[Task statement]: Print the listing below from its opening line through the line holding "ripple from cooling.", both ends included.

[Source excerpt]:
((

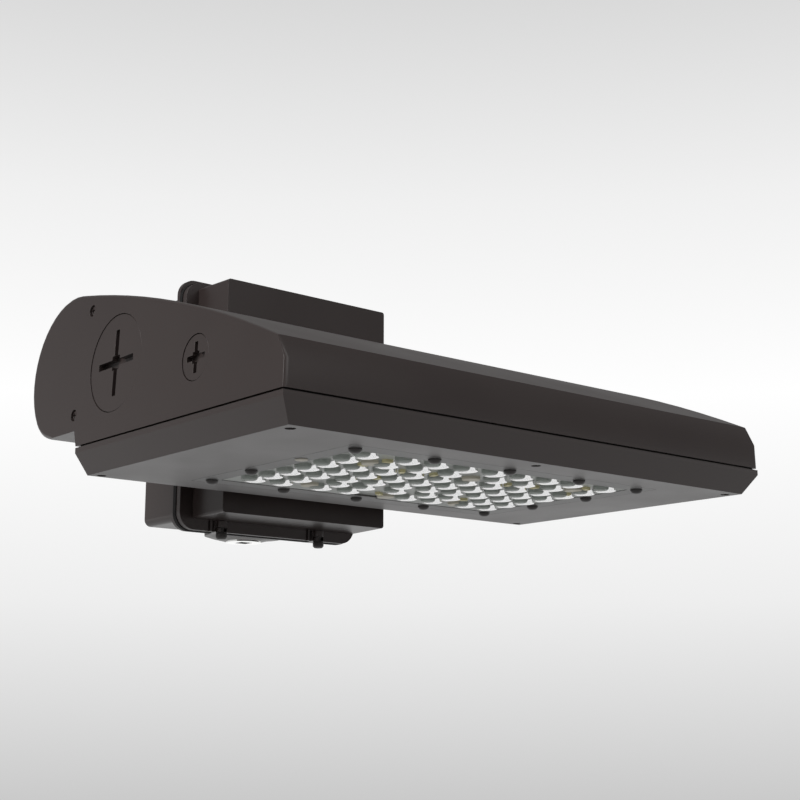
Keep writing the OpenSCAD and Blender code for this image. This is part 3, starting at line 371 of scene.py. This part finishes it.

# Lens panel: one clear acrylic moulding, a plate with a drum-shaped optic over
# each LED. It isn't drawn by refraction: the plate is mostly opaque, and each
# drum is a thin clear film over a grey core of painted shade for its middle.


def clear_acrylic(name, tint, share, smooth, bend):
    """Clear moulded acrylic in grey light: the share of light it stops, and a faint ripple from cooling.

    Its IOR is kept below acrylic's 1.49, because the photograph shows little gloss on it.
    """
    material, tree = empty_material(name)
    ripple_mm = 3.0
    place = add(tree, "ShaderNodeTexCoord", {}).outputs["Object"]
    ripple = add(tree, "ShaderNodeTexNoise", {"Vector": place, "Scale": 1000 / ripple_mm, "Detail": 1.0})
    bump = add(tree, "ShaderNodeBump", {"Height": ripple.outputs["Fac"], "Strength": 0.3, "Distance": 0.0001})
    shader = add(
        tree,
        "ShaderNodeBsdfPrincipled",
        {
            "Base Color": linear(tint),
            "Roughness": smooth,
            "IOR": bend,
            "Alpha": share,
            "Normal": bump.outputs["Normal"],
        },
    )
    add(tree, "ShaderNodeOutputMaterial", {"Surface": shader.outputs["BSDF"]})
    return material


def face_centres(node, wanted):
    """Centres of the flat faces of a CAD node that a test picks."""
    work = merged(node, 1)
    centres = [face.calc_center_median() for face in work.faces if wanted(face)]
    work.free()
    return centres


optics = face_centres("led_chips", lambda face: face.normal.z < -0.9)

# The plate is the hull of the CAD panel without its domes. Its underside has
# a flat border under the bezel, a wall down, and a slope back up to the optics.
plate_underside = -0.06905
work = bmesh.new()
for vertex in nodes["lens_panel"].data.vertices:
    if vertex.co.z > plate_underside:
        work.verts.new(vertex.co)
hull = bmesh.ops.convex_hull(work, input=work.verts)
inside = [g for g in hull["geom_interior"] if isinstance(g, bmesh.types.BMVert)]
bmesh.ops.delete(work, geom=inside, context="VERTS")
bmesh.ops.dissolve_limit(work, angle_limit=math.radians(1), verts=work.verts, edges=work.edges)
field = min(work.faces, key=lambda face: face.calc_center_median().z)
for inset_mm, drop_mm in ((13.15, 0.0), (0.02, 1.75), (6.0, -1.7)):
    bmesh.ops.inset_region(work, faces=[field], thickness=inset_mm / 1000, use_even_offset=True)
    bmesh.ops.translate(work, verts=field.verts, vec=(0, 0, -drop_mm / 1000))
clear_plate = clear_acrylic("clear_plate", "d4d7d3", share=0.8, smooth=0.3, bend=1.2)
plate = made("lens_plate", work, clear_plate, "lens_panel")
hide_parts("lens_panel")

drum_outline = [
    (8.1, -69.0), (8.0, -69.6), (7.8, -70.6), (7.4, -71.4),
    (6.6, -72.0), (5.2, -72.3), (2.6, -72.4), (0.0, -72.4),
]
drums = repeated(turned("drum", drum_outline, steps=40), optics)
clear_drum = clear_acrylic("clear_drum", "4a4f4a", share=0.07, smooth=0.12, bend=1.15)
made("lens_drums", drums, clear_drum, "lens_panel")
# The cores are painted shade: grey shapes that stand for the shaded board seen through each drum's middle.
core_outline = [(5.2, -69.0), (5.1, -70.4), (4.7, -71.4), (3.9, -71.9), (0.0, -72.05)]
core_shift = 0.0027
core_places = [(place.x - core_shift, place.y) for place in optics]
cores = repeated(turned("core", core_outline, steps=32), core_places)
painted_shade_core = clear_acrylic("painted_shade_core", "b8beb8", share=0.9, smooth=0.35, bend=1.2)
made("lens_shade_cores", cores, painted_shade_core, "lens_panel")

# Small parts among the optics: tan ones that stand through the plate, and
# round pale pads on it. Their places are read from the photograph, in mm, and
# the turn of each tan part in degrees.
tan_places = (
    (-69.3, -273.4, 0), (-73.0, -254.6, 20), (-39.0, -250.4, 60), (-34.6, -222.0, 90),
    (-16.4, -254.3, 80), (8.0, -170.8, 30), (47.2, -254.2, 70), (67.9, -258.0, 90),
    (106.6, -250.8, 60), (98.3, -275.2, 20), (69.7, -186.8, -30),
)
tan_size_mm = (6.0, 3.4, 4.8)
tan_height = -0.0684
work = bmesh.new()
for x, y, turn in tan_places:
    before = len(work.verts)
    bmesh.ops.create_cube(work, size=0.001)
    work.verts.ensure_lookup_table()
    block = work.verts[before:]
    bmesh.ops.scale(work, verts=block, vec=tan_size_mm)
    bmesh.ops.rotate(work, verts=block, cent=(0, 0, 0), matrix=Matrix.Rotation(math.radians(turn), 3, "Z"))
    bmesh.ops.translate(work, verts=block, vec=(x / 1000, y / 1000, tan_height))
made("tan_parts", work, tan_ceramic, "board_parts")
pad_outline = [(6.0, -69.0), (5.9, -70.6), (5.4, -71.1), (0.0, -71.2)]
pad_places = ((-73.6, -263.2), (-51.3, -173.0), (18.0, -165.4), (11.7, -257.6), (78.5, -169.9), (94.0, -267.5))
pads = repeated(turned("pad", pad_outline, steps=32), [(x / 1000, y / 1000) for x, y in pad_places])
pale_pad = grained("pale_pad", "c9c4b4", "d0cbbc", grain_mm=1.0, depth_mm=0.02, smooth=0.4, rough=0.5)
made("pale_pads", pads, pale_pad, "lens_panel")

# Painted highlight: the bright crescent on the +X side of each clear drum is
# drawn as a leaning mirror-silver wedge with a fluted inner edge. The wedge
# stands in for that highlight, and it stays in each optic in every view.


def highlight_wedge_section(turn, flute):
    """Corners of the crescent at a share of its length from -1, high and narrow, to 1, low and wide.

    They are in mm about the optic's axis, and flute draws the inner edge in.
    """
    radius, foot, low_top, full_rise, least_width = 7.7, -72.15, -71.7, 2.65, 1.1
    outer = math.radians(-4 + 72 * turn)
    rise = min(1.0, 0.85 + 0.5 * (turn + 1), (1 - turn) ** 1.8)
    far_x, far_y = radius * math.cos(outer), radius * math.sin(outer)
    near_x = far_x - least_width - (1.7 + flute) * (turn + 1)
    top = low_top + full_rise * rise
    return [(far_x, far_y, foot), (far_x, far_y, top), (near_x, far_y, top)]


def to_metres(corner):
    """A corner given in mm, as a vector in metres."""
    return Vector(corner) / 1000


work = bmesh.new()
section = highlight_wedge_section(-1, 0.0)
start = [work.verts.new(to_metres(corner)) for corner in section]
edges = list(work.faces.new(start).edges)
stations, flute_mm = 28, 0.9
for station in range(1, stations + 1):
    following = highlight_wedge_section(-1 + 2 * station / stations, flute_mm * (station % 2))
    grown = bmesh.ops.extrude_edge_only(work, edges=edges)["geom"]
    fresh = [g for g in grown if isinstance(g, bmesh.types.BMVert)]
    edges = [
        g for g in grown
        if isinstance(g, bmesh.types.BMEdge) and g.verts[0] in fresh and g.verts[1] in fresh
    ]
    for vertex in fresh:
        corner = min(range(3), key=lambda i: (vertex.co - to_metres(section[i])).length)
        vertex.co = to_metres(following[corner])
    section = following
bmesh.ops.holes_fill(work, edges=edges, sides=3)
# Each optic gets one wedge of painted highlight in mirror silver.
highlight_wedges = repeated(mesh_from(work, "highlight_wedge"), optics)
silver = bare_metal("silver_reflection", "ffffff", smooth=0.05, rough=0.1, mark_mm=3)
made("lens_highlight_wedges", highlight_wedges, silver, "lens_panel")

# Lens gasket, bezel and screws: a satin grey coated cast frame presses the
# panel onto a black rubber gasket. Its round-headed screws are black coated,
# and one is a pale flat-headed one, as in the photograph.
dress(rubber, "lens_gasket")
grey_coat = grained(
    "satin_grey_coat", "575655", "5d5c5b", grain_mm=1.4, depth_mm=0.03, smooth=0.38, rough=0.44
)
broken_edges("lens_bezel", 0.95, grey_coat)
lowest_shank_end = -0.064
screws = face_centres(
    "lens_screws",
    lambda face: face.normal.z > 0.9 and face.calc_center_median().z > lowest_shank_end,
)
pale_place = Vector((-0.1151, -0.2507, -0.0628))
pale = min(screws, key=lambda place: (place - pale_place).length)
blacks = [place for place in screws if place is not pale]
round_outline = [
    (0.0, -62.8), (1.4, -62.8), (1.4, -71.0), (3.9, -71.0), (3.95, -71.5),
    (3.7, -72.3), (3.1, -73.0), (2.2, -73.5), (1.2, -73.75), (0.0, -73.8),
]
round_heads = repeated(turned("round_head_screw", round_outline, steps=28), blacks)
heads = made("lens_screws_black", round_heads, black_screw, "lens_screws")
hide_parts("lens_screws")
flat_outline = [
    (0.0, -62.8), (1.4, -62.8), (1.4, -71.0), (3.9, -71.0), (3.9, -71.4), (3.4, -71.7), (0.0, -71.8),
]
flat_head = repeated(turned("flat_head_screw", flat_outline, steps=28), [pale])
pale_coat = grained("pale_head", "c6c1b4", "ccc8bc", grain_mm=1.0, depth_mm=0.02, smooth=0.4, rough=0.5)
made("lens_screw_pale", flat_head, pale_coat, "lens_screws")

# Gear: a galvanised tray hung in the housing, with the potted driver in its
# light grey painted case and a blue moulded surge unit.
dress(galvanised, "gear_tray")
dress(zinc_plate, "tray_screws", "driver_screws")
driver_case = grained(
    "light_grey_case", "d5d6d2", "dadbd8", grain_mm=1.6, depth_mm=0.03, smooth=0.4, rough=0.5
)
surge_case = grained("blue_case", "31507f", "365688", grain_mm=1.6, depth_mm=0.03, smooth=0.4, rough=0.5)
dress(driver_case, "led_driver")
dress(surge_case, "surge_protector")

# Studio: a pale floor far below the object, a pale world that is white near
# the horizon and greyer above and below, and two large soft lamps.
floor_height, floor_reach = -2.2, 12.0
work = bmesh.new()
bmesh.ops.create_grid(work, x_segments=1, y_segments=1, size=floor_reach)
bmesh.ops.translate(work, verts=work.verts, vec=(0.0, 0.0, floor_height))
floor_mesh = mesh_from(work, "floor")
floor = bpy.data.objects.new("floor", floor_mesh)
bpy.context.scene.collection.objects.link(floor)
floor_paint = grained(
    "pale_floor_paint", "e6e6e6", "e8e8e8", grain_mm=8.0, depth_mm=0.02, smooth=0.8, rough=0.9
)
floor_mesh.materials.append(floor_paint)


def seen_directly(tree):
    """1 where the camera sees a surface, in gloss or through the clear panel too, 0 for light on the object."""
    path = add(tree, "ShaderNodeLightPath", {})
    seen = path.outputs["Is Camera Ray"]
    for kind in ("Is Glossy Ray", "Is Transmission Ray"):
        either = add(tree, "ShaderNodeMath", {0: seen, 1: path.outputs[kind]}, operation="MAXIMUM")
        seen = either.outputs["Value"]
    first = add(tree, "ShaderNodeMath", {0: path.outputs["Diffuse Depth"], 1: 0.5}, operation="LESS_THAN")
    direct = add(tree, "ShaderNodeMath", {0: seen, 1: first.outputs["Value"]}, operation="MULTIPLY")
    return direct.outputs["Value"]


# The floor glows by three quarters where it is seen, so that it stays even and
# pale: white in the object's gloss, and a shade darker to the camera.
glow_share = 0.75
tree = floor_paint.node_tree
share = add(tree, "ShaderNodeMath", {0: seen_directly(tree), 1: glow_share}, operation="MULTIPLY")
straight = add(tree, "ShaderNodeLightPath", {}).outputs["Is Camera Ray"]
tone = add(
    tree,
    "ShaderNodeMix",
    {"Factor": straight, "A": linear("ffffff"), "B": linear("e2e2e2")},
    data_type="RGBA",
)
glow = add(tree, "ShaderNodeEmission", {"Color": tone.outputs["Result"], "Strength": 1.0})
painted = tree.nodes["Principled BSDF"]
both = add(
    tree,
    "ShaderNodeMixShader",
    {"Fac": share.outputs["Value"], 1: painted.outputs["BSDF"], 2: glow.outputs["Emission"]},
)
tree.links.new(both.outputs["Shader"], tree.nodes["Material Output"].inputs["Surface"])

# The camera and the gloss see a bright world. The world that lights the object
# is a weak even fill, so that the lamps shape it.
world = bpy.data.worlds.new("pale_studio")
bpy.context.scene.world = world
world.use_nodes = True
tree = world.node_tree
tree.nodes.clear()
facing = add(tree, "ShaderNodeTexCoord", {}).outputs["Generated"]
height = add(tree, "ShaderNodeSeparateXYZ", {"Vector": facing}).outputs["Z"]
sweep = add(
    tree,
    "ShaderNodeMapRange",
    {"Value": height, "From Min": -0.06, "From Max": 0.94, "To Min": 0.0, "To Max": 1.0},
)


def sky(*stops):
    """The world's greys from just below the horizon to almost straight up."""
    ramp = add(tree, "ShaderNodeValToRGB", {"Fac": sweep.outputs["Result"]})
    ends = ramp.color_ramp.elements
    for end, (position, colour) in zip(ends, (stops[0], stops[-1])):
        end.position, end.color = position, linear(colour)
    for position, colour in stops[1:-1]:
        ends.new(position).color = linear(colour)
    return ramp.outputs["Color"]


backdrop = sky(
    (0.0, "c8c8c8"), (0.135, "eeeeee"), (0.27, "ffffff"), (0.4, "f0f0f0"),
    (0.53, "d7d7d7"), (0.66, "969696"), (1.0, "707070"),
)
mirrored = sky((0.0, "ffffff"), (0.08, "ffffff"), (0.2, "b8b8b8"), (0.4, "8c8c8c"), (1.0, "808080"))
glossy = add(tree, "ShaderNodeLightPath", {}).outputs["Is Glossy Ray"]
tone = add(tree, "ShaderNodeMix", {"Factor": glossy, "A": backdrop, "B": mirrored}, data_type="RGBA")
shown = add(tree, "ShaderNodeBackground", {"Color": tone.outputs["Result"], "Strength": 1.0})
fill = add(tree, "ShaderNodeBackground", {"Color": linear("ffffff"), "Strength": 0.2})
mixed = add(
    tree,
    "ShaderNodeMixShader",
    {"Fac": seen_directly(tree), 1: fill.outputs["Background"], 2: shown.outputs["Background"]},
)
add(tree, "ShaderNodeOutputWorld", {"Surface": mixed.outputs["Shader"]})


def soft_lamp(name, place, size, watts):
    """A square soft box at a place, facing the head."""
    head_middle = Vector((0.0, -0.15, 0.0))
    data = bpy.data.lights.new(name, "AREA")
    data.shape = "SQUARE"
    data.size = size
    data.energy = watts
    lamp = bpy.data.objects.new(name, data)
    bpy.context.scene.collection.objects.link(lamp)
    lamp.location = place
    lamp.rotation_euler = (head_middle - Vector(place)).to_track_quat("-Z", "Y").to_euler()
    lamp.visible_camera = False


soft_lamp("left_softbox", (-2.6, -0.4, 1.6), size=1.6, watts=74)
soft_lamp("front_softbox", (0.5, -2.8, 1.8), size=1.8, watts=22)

))

[Problem solution]:
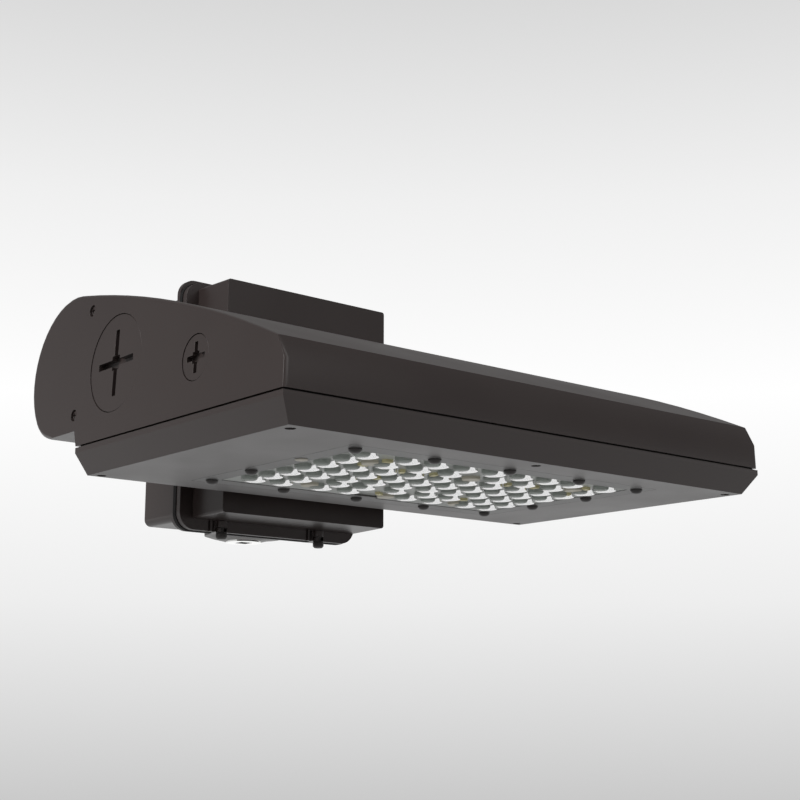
Keep writing the OpenSCAD and Blender code for this image. This is part 3, starting at line 371 of scene.py. This part finishes it.

# Lens panel: one clear acrylic moulding, a plate with a drum-shaped optic over
# each LED. It isn't drawn by refraction: the plate is mostly opaque, and each
# drum is a thin clear film over a grey core of painted shade for its middle.


def clear_acrylic(name, tint, share, smooth, bend):
    """Clear moulded acrylic in grey light: the share of light it stops, and a faint ripple from cooling.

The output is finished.